Resenha do filme "A Primeira Noite de Crime"


A Primeira Noite de Crime – Dir: Gerard McMurray  

Quando o assunto de um filme é violência existe uma grande questão sobre o que a justifica. Ela não pode ser gratuita. Claro que adoramos uma boa sequencia de porradaria e verdadeiras obras primas da sétima arte foram concebidas à partir disso. E sem dúvida o núcleo disso é a forma como um filme aborda a violência. Seja ela mais física e que leva a história adiante, e o melhor exemplo que penso é Operação Invasão (2011), ou seja de uma forma mais filosófica e dramática como o clássico Clube da Luta (1999).


E a franquia de Uma Noite de Crime fez isso de forma única em seus três primeiros filmes. O primeiro sendo um daqueles casos onde ninguém deu muita atenção e de repente o filme se tornou um fenômeno. A premissa é simples e rende debates na internet até hoje. Num futuro não muito distante não existe mais violência. Sem assaltos, assassinatos, estupros, ou qualquer tipo de crime. Porém, uma noite por ano, durante 12 horas, o crime é absolutamente legalizado (por assim dizer). Aqueles que querem paz e sossego ficam em casa protegidos e os loucos que acreditam na violência como fora de expurgo saem com todo tipo de arma para massacrar qualquer um que apareça em seu caminho.


Se o primeiro filme nos introduziu a isso, as duas sequencias mostram que há uma desigualdade entre ricaços que conseguem pagar por uma boa segurança e até moradores de rua que mal sobrevivem. E aí começamos a entender toda o drama social e psicológico que isso gera numa civilização que acredita ser perfeita. Tudo muito bem amarrado e justificado, crível. Sim, o filme tem cenas viscerais banhadas a litros de sangue, mas a franquia soube equilibrar a violência excessiva com o drama que faz sentido para a construção do que o público entende como crível. Aí vem a pergunta de um milhão de dólares: Com uma trilogia de sucesso, vale a pena um filme de origem?

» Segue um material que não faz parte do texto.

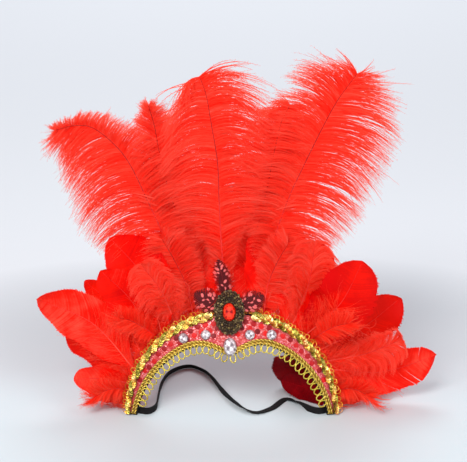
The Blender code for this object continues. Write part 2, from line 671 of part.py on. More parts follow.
def build_plume(name, plume):
    """Ostrich plume: a thin core along the quill with a comb of locks on both sides."""
    locks = LOCKS if plume["length"] > PLUME_SHORT else SHORT_LOCKS
    locks = TUFT_LOCKS if plume["layer"] is None else locks
    rows = 2 * locks + 2
    table = np.array(plume["barbs"])
    start = table[0, 0] - 0.04
    dense, edge_point = plume_spine(plume, 97)
    grid = np.linspace(0.0, 1.0, 97)
    along = np.concatenate([[0.0, 0.5 * start], np.linspace(start, 1.0, rows)])
    line = dense[1:]
    spine = np.stack([np.interp(along, grid, line[:, i]) for i in range(3)], axis=1)
    slope = np.gradient(line, axis=0)
    tangent = unit(np.stack([np.interp(along, grid, slope[:, i]) for i in range(3)], axis=1))
    spine = np.vstack([dense[:1], spine])
    tangent = np.vstack([unit(dense[1:2] - dense[:1]), tangent])
    along = np.concatenate([[-0.1], along])
    bare = along < start - 1e-6
    flat = unit(np.stack([tangent[:, 2], np.zeros(len(along)), -tangent[:, 0]], axis=1))
    reach_share = np.where(np.arange(len(along)) % 2 == 1, 1.0, LOCK_NOTCH)
    reach_share[-1] = 1.0
    columns = []
    for side, first in ((-1.0, 1), (1.0, 3)):
        across = np.interp(along, table[:, 0], table[:, first]) * plume["barb"]
        up = np.interp(along, table[:, 0], table[:, first + 1]) * plume["barb"]
        reach = np.stack([across, np.zeros(len(along)), up], axis=1)
        for share in (1.0, 0.5):
            line = barb_curve(spine, tangent, reach, side, share * reach_share)
            line[:, 1] = fan_depth(line[:, 0], line[:, 2], plume, edge_point)
            line[bare] = (spine + side * share * 0.5 * QUILL_WIDTH * flat)[bare]
            columns.append(line)
    front = np.stack([columns[0], columns[1], spine, columns[3], columns[2]], axis=1)
    depth = np.array([PLUME_EDGE_THICKNESS, PLUME_THICKNESS, PLUME_THICKNESS, PLUME_THICKNESS,
                      PLUME_EDGE_THICKNESS])
    back = front + np.array([0.0, 1.0, 0.0]) * depth[None, :, None]
    finish = "down" if plume["layer"] is None else "ostrich_feather"
    return plate(name, front, back, finish)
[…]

No caso do novo filme da franquia a resposta é sim. Primeiro porque o ponto de partida é novo, mas com os mesmos propósitos. Uma psicóloga behaviorista propõe a noite do expurgo como uma forma de tratamento para curar criminosos, pura e simplesmente. O governo americano está ajudando a financiar o que a princípio eles chamam de uma noite expurgo experimental. Não vou entrar em detalhes, mas a coisa vai se agravando quando o governo toma posse do experimento para promoção política. E isso o roteiro também construiu de forma inteligente. Isso por que o longa é mais uma vez balanceado no drama político e nas sequencias de ação daqueles que tentam sobreviver. E agora a crítica social do filme é mais interessante também. Os personagens que tentam sobreviver pela noite são negros, de comunidades pobres, mas sem estereotipar ou cair num racismo acidental. O que torna todo o drama mais denso.

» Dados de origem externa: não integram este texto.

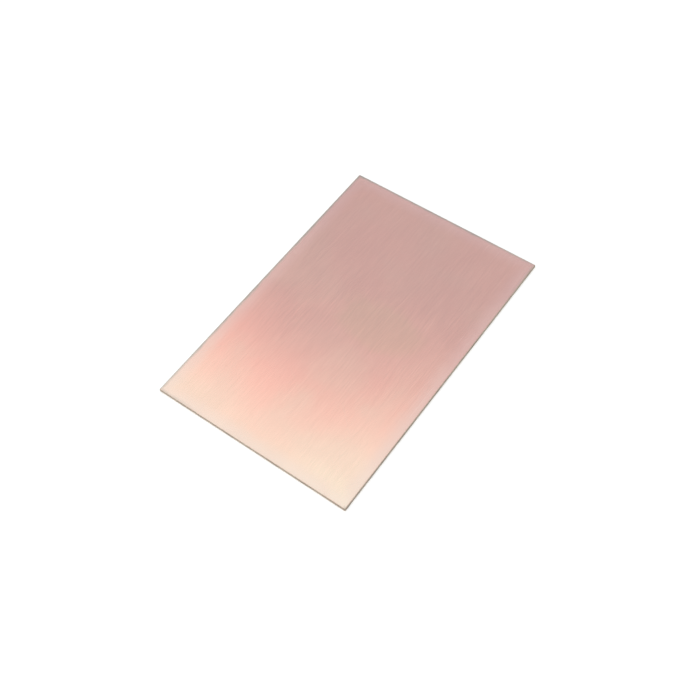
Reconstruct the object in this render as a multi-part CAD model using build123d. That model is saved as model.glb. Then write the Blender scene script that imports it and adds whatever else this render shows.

O que começa como um experimento, vira um jogo político implacável. Não que o longa seja perfeito porque sim, há algumas soluções fáceis e personagens mal aproveitados e até clichês descarados. Mas ainda assim, em sua essência A Primeira Noite de Crime se reciclou brilhantemente. E o inesperado é que muitos detalhes que são comuns dos primeiros filmes são explicados sutilmente ao longo da história. Em todos os filmes da franquia, há diversos maníacos que usam máscara. Nesse aprendemos que isso é algo comum na Noite de Crime porque há pessoas que concordam com o expurgo, mas tem vergonha de admitir então não querem ser identificados. Vale ainda fazer um paralelo entre os personagens políticos de um universo levemente futurista, com a atual situação do nosso país. É a arte imitando a vida.

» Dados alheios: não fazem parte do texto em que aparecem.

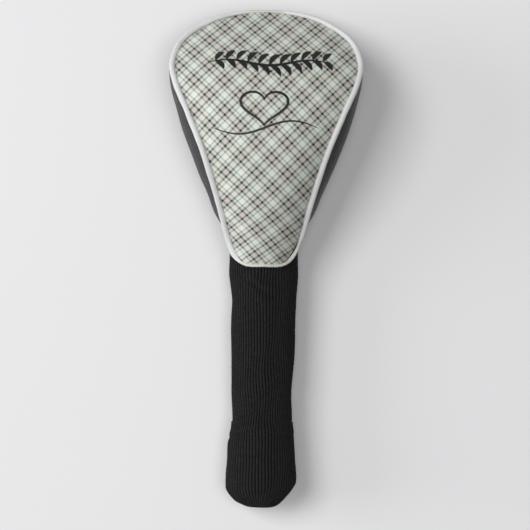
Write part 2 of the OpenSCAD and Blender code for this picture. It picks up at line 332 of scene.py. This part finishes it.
# ---------------------------------------------------------------- materials
class Nodes:
    """Short calls for building a material's node tree."""

    def __init__(self, name, roughness, sheen=0.0, sheen_roughness=0.5, specular=0.5):
        self.material = bpy.data.materials.new(name)
        self.material.use_nodes = True
        self.tree = self.material.node_tree
        self.shader = self.tree.nodes["Principled BSDF"]
        self.set(self.shader, "Roughness", roughness)
        self.set(self.shader, "Sheen Weight", sheen)
        self.set(self.shader, "Sheen Roughness", sheen_roughness)
        self.set(self.shader, "Specular IOR Level", specular)

    def set(self, node, socket, value):
        if isinstance(value, bpy.types.NodeSocket):
            self.tree.links.new(value, node.inputs[socket])
        else:
            node.inputs[socket].default_value = value

    def node(self, kind, out=0, inputs=None, **settings):
        n = self.tree.nodes.new(kind)
        for key, value in settings.items():
            setattr(n, key, value)
        for socket, value in (inputs or {}).items():
            self.set(n, socket, value)
        return n.outputs[out]

    def math(self, operation, a, b=0.0, c=0.0):
        return self.node("ShaderNodeMath", inputs={0: a, 1: b, 2: c}, operation=operation)

    def ramp(self, factor, stops):
        n = self.tree.nodes.new("ShaderNodeValToRGB")
        elements = n.color_ramp.elements
        while len(elements) < len(stops):
            elements.new(0.5)
        for element, (place, _) in zip(elements, stops):
            element.position = place
        for element, (_, colour) in zip(elements, stops):
            element.color = (*colour, 1)
        self.set(n, 0, factor)
        return n.outputs[0]

    def mix(self, factor, a, b, blend="MIX"):
        n = self.tree.nodes.new("ShaderNodeMix")
        n.data_type = "RGBA"
        n.blend_type = blend
        self.set(n, 0, factor)
        self.set(n, 6, a if isinstance(a, bpy.types.NodeSocket) else (*a, 1))
        self.set(n, 7, b if isinstance(b, bpy.types.NodeSocket) else (*b, 1))
        return n.outputs[2]

    def noise(self, scale, detail=3.0, roughness=0.55):
        inputs = {"Scale": scale, "Detail": detail, "Roughness": roughness,
                  "Vector": self.node("ShaderNodeTexCoord", "Object")}
        return self.node("ShaderNodeTexNoise", inputs=inputs)

    def place(self, axis):
        """One of the object's own coordinates, in metres."""
        where = self.node("ShaderNodeTexCoord", "Object")
        return self.node("ShaderNodeSeparateXYZ", axis, {0: where})

    def flat(self):
        """The two coordinates on the flat cloth, in metres."""
        uv = self.node("ShaderNodeUVMap", uv_map="flat")
        return [self.node("ShaderNodeSeparateXYZ", k, {0: uv}) for k in (0, 1)]

    def bump(self, height, distance, strength):
        inputs = {"Height": height, "Distance": distance, "Strength": strength}
        return self.node("ShaderNodeBump", inputs=inputs)

    def finish(self, colour, normal=None):
        self.set(self.shader, "Base Color",
                 colour if isinstance(colour, bpy.types.NodeSocket) else (*colour, 1))
        if normal is not None:
            self.set(self.shader, "Normal", normal)
        return self.material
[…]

Por isso que o novo longa de origem é válido. Ele acerta nesses detalhes que deixam a franquia mais rica e com mais sentido, sem necessariamente usar sequencias de violência para isso. E esse foi apenas um exemplo das diversas camadas que A Primeira Noite de Crime explora. No entanto, no início dos créditos há uma ponta óbvia para uma continuação. Esse é o ponto que começa a preocupar a essa altura. Quando franquias querem ou precisam ganhar dinheiro. Mas aí, resta saber se o público está farto de tanta violência ou se querem expurgar ainda mais.